Do me a favor, and look at Detroit. Look at the failure of all the compassionate nostrums. Look at the collapse of real integrity. Look at the grasping and demented idiocy of the unions. Look at the abandonment of government’s true functions. Look at the wreckage of human lives. Look at the ruin of a once great city. Look at what aching greedlust does. Behold the handiwork of your compassion.
[Ilíon: emphasis added]

Look at what mammon in sheep’s clothing can do.
I had almost posted a link to Wilson's essay last night, but then I didn't.

Michael Egnor links to it and adds some comments -- Michael Egnor: "Do me a favor, and look at Detroit" -- "... Detroit is leftism, which is a Christian heresy, incarnated as a city."

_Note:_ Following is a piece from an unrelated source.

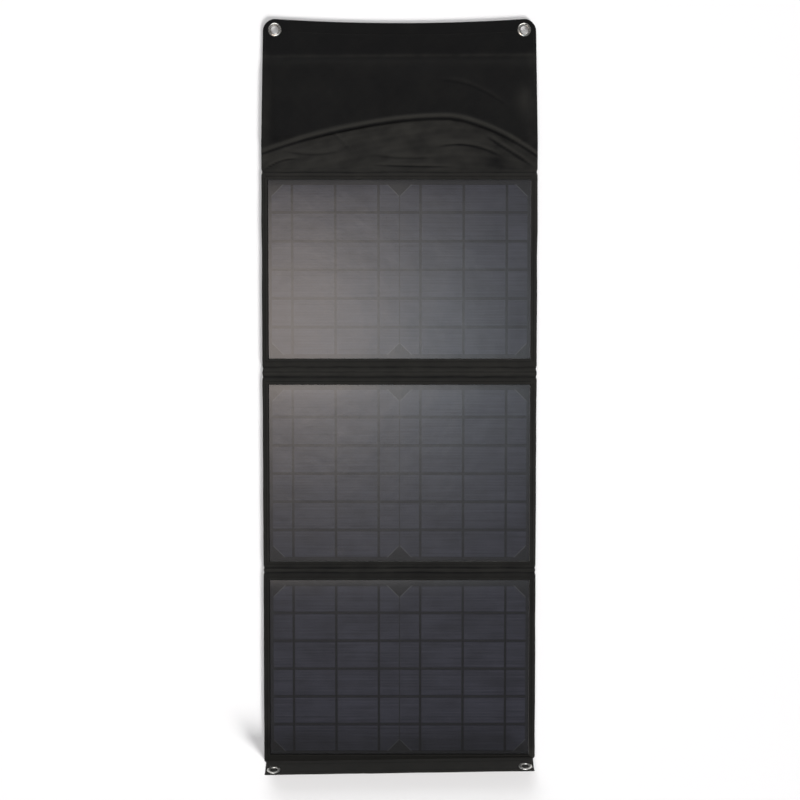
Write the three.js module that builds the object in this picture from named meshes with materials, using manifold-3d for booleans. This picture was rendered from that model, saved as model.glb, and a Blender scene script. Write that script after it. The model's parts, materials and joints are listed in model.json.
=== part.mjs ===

I have a neighbor, a young man young enough to be my son, old enough almost to have a grown son of his own. As I understand it, he has never worked a day in his life. He lives off "disability", his "disability" is that he misused drugs when he was a kid.

The title I gave to this post comes from something he said to me some months ago when I had tried to help him make better use of the limited resources at his disposal. Specifically, after I had seen him coming back from a local "convenience store" pushing his lawn-cart with groceries in it, I had thought to take him to an actual grocery store, where the food on offer is more varied and far less costly. This is a high-crime neighborhood, and consequently the prices at that "convenience store" can be expected to be even higher than at most.

Anyway, we never did get to a grocery store (*) (**) ... but I inadvertantly helped him waste a significant amount of money. I mean, this is money I would have considered a significant amount, and my income is greater than that of most Americans; to someone needing to live on $28 per day (if I correctly recall what he once told me), it can only be a very significant amount (***).

Anyway, after I'd fed him at a Chinese buffet, I agreed to go into the mall. ... To make the story shorter, he bought some bottle of cologne for $60 at Macy's.

For me, that was the final straw. I could no longer watch, I could no longer help, him squander money like that. Leaving Macy's, I just made a bee-line for the parking lot.

As we neared my vehicle, he said to me, "I felt rich when I bought that cologne".

And *that* Gentle Reader, is why America is going down the tubes -- as a nation, as a culture, we are willfully expending resources we do not have, for (over-priced) things we do not need, because we (collectively) *feel* rich when we (collectively) waste limited resources, expecially when we can lie to ourselves that someone else is going to pick up the tab.

Why is destroying America, and the West in general, isn't a weak economy. Our ecomonies are weak because we (collectively) are spiritually and morally weak. And we are are spiritually and morally weak because we (collectively) have *chosen* to openly rebel against God, have (collectively) chosen to abandon and denegrate the Christianity that for at least the past 1500 years has given form and focus to our civilization -- we (collectively) hate our Fathers, and we will defy them no matter the cost to ourselves or our children (assuming that we even allow the little bastards to see the light of day, in the first place).

(*) We stopped at Wal-Mart ... to get the money his mother had wired him (which I think equaled about half his monthly "income" from "disability") ... where he spent $18 on some protein drink powder.

(**) Well, we did get to Meijer's, but he didn't shop; he'd supposedly applied there and was supposed to talk to some manager (but she wasn't there on the weekend)

(***) $28 per day works out to about $840 per month. I've lived on that, and not all that long ago. I *know* that it's not abject poverty.